Duke thrived with Zappa, building up confidence as a vocalist, even if he never considered himself a "proper singer", and taking up the synthesizer after the guitarist bought an ARP 2600 and presented it to him as a fait accompli. "He put it next to my Rhodes. It was as simple as that," recalled Duke. "At the time, there were no presets or ways of saving patches. Not only that, but you were limited to one note at a time. So overdubbing, a good memory and management system became very important."
Indeed, Duke became such a distinctive and proficient synthesizer player and programmer that his Seventies and Eighties recordings have since been sampled by electronic acts like Daft Punk and Mylo and hip-hop stars Kanye West and Ice Cube. He also helped to popularise the keytar – a light, portable keyboard, which he strapped on to venture centre-stage during his shows.

On the 40-plus, occasionally self-indulgent but mostly engaging and excellent albums he recorded under his own name, or in partnership with other jazz-fusion stalwarts, Duke collaborated with the drummers Billy Cobham and Alphonse Mouzon and the guitarist John Scofield. He produced albums for his cousin Dianne Reeves, the vocalist Dee Dee Bridgewater and the disco act A Taste of Honey – and also worked with Barry Manilow, Smokey Robinson, the Pointer Sisters, Natalie Cole, Gladys Knight, Dionne Warwick and Howard Hewett of Shalamar fame.

Duke seemed unstoppable, but the death of his wife, Corine, last year, hit him hard. He dedicated his recently released album, Dreamweaver, to her. 
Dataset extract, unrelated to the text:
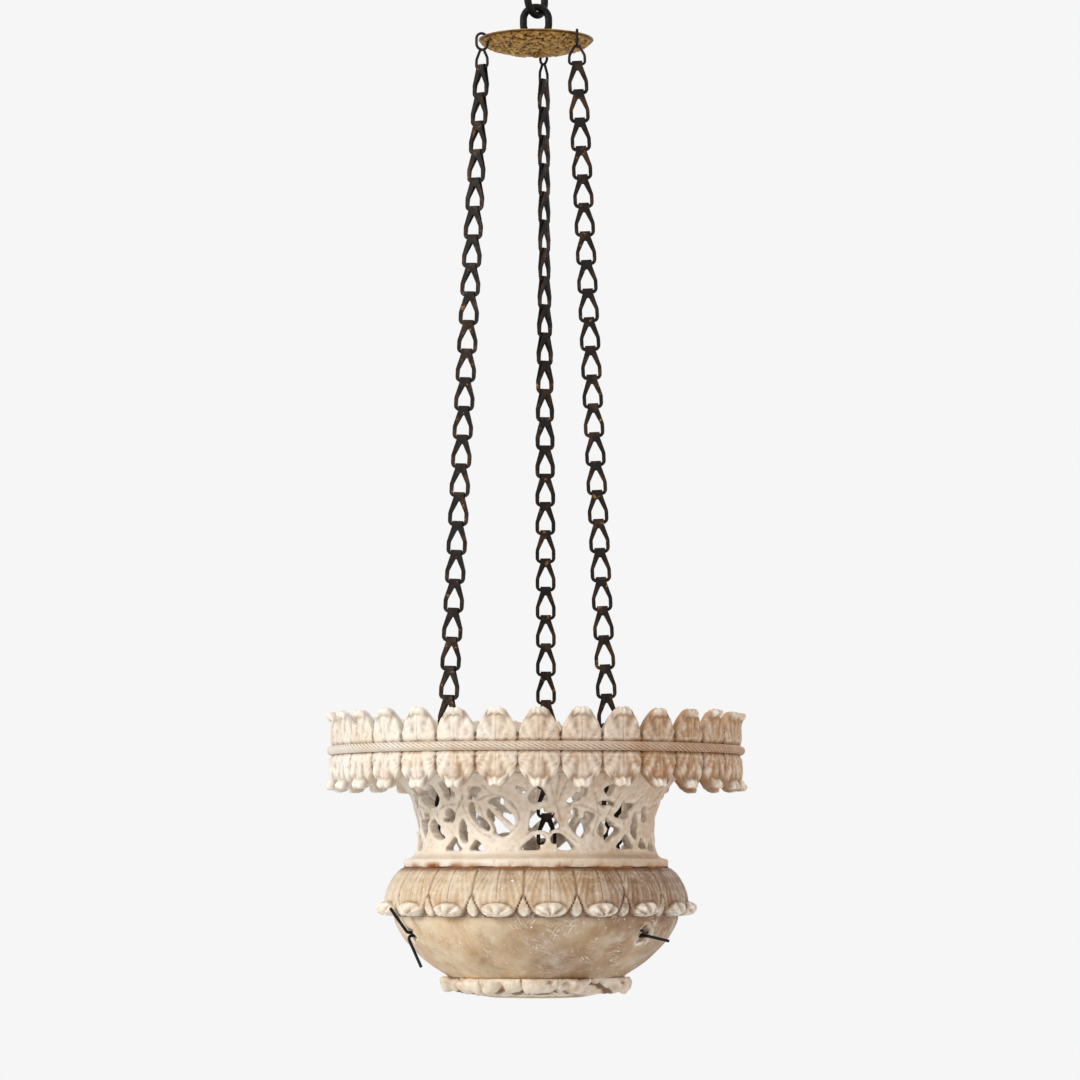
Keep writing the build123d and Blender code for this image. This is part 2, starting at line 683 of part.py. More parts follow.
# ---- foot rosette ----
rosette_top = bowl_bottom
rosette_bottom = bowl_bottom - rosette_height
rosette_notch = [(-rosette_notch_width / 2, rosette_bottom - 1), (rosette_notch_width / 2, rosette_bottom - 1),
                 (0, rosette_bottom + rosette_notch_depth)]
with BuildPart() as foot_rosette:
    add(turned([
        (0, rosette_top), (bowl_foot_radius, rosette_top), (rosette_radius - 1.5, rosette_top - 1),
        (rosette_radius, rosette_top - 6), (rosette_radius - 4, rosette_top - 13),
        (rosette_radius - 8, rosette_bottom + 1.5), (rosette_radius - 14, rosette_bottom + 1.5),
        (rosette_radius - 24, rosette_bottom + 7), (rosette_face_radius + 8, rosette_bottom + 5),
        (rosette_face_radius, rosette_bottom), (0, rosette_bottom),
    ]))
    add(tool_ring(radial_tool(rosette_notch, rosette_face_radius + 10, rosette_radius + 10),
                  rosette_leaf_count, leaf_first_azimuth + 180 / rosette_leaf_count), mode=Mode.SUBTRACT)
    with BuildSketch(Plane.XY.offset(z_at(rosette_bottom))):
        Circle(foot_bolt_diameter / 2 + foot_bolt_play)
    extrude(amount=rosette_height, mode=Mode.SUBTRACT)
    with BuildSketch(Plane.XY.offset(z_at(rosette_bottom))):
        Circle(foot_bolt_head_radius + 1)
    extrude(amount=foot_bolt_recess, mode=Mode.SUBTRACT)
keep(foot_rosette, "foot_rosette")

# ---- foot bolt, washer and nut ----
bolt_head_top = rosette_bottom + foot_bolt_recess
nut_top = bowl_floor + floor_washer_thickness + floor_nut_height
with BuildPart() as foot_bolt:
    with BuildSketch(Plane.XY.offset(z_at(bolt_head_top))):
        Circle(foot_bolt_head_radius)
    extrude(amount=-foot_bolt_head_height)
    with BuildSketch(Plane.XY.offset(z_at(bolt_head_top))):
        Circle(foot_bolt_diameter / 2)
    extrude(amount=nut_top + bolt_end_proud - bolt_head_top)
    fillet(faces().sort_by(Axis.Z)[0].edges(), radius=1.5)
keep(foot_bolt, "foot_bolt")

with BuildPart() as floor_washer:
    with BuildSketch(Plane.XY.offset(z_at(bowl_floor))):
        Circle(floor_washer_radius)
        Circle(foot_bolt_diameter / 2 + foot_bolt_play, mode=Mode.SUBTRACT)
    extrude(amount=floor_washer_thickness)
keep(floor_washer, "floor_washer")

with BuildPart() as floor_nut:
    with BuildSketch(Plane.XY.offset(z_at(bowl_floor + floor_washer_thickness))):
        RegularPolygon(floor_nut_across_flats / 2, 6, major_radius=False)
        Circle(foot_bolt_diameter / 2 + 0.05, mode=Mode.SUBTRACT)
    extrude(amount=floor_nut_height)
keep(floor_nut, "floor_nut")

# ---- candle dish, standing over the nut ----
skirt_bottom = bowl_floor + lift_seat
dish_plate = skirt_bottom + dish_skirt_height
socket_radius = candle_radius + candle_play
with BuildPart() as candle_dish:
    add(turned([
        (0, dish_plate), (dish_skirt_radius - dish_sheet, dish_plate),
        (dish_skirt_radius, skirt_bottom), (dish_skirt_radius + dish_sheet, skirt_bottom),
        (dish_skirt_radius + dish_sheet, dish_plate - 1), (dish_radius - 1, dish_plate + 1),
        (dish_radius, dish_plate + dish_lip_height), (dish_radius - dish_sheet, dish_plate + dish_lip_height),
        (dish_radius - dish_sheet - 1, dish_plate + 1 + dish_sheet),
        (socket_radius + dish_sheet, dish_plate + dish_sheet),
        (socket_radius + dish_sheet, dish_plate + socket_height),
        (socket_radius, dish_plate + socket_height), (socket_radius, dish_plate + dish_sheet),
        (0, dish_plate + dish_sheet),
    ]))
keep(candle_dish, "candle_dish")

candle_bottom = dish_plate + dish_sheet + lift_seat
with BuildPart() as candle:
    with BuildSketch(Plane.XY.offset(z_at(candle_bottom))):
        Circle(candle_radius)
    extrude(amount=candle_height)
    fillet(faces().sort_by(Axis.Z)[-1].edges(), radius=1.2)
keep(candle, "candle")

with BuildPart() as candle_wick:
    with BuildSketch(Plane.XY.offset(z_at(candle_bottom + candle_height))):
        Circle(wick_radius)
    extrude(amount=wick_height)
keep(candle_wick, "candle_wick")
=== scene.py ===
# %% [markdown]
# Alabaster bowl pendant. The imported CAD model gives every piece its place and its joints. This
# lesson dresses it: the carved stone is made again with its leaves, and every metal gets its finish.

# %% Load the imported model
import math
import bpy
import numpy as np
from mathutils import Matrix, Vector, noise


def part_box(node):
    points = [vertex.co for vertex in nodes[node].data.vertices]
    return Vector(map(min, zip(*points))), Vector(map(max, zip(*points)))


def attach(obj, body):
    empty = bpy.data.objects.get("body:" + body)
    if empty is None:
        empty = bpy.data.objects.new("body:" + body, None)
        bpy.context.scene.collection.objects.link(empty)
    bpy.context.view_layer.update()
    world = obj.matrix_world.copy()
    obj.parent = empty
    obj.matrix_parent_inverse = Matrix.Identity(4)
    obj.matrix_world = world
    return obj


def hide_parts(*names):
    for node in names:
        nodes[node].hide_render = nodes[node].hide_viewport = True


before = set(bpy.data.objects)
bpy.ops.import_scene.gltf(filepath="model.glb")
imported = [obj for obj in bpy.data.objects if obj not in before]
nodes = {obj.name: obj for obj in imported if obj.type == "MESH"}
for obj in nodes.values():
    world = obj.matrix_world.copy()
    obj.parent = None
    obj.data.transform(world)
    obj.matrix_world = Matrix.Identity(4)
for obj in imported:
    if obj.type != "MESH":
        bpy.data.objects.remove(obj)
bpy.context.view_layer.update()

# %% [markdown]
# The photograph was taken with a long lens from just over four metres away, level with the seam
# between neck and bowl, and tilted up a little. Heights of the stone are measured from that seam.
# Sizes are written in millimetres and divided by per_mm, because Blender counts in metres.

# %% Camera
per_mm = 1000
seam_drop = 910.8                 # from the hook in the ceiling down to the seam
camera_distance = 4212.8
camera_aside = 4.0
camera_tilt = 94.465              # in degrees: 90 looks level
camera_data = bpy.data.cameras.new("camera")
camera_data.lens = 140
camera_data.sensor_width = 36
camera = bpy.data.objects.new("camera", camera_data)
camera.location = (camera_aside / per_mm, -camera_distance / per_mm, -seam_drop / per_mm)
camera.rotation_euler = (math.radians(camera_tilt), 0, 0)
bpy.context.collection.objects.link(camera)
bpy.context.scene.camera = camera
bpy.context.scene.view_settings.view_transform = "Standard"
print("camera at", tuple(camera.location))


# %% [markdown]
# Colours are written as sRGB hex values, as a colour picker shows them, and turned to the linear
# values that the shader wants. One helper adds a node with its settings and its links.

# %% Colours and nodes
def linear(code):
    """A hex colour as linear red, green, blue and alpha."""
    values = [int(code[i:i + 2], 16) / 255 for i in (1, 3, 5)]
    return [v / 12.92 if v <= 0.04045 else ((v + 0.055) / 1.055) ** 2.4 for v in values] + [1]


def add_node(tree, kind, inputs=None, **settings):
    """Add a node, set it, and link or set its inputs."""
    node = tree.nodes.new(kind)
    for key, value in settings.items():
        setattr(node, key, value)
    for key, value in (inputs or {}).items():
        if isinstance(value, bpy.types.NodeSocket):
            tree.links.new(value, node.inputs[key])
        else:
            node.inputs[key].default_value = value
    return node


def empty_material(name):
    """A material with no nodes yet, and its tree."""
    material = bpy.data.materials.new(name)
    material.use_nodes = True
    material.node_tree.nodes.clear()
    return material, material.node_tree


print("white in linear", linear("#FFFFFF"))

# %% [markdown]
# The studio is a pale sweep. The floor is far below the hanging bowl. Rays from the camera, and
# those that metal mirrors, see the backdrop's own colour, so the lamps needn't overexpose it.
# Three square soft boxes light the bowl: the strongest stands at the upper left, a weak one fills
# the shadows from the right, and one behind parts the stone from the backdrop.

# %% Studio
backdrop = linear("#F6F6F6")
world = bpy.data.worlds.new("studio")
bpy.context.scene.world = world
world.use_nodes = True
sky = world.node_tree
sky.nodes.clear()
sky_path = add_node(sky, "ShaderNodeLightPath")
sky_seen = sky_path.outputs["Is Camera Ray"]
for ray in ("Is Glossy Ray", "Is Transmission Ray"):
    sky_seen = add_node(sky, "ShaderNodeMath", {0: sky_seen, 1: sky_path.outputs[ray]},
                        operation="MAXIMUM").outputs[0]
sky_light = add_node(sky, "ShaderNodeBackground", {"Color": linear("#FFFFFF"), "Strength": 0.60})
sky_view = add_node(sky, "ShaderNodeBackground", {"Color": backdrop, "Strength": 1.0})
sky_mix = add_node(sky, "ShaderNodeMixShader", {0: sky_seen, 1: sky_light.outputs[0], 2: sky_view.outputs[0]})
add_node(sky, "ShaderNodeOutputWorld", {"Surface": sky_mix.outputs[0]})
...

George Duke crossed over from chronic lymphocytic leukemia in Los Angeles on August 5, 2013

"I really think it is possible to make good music and be commercial at the same time," he wrote on his website. "I believe it is the artist's responsibility to take the music to the people. Art for art's sake is nice; but if art doesn't communicate, then its worth is negated, it has not fulfilled its destiny."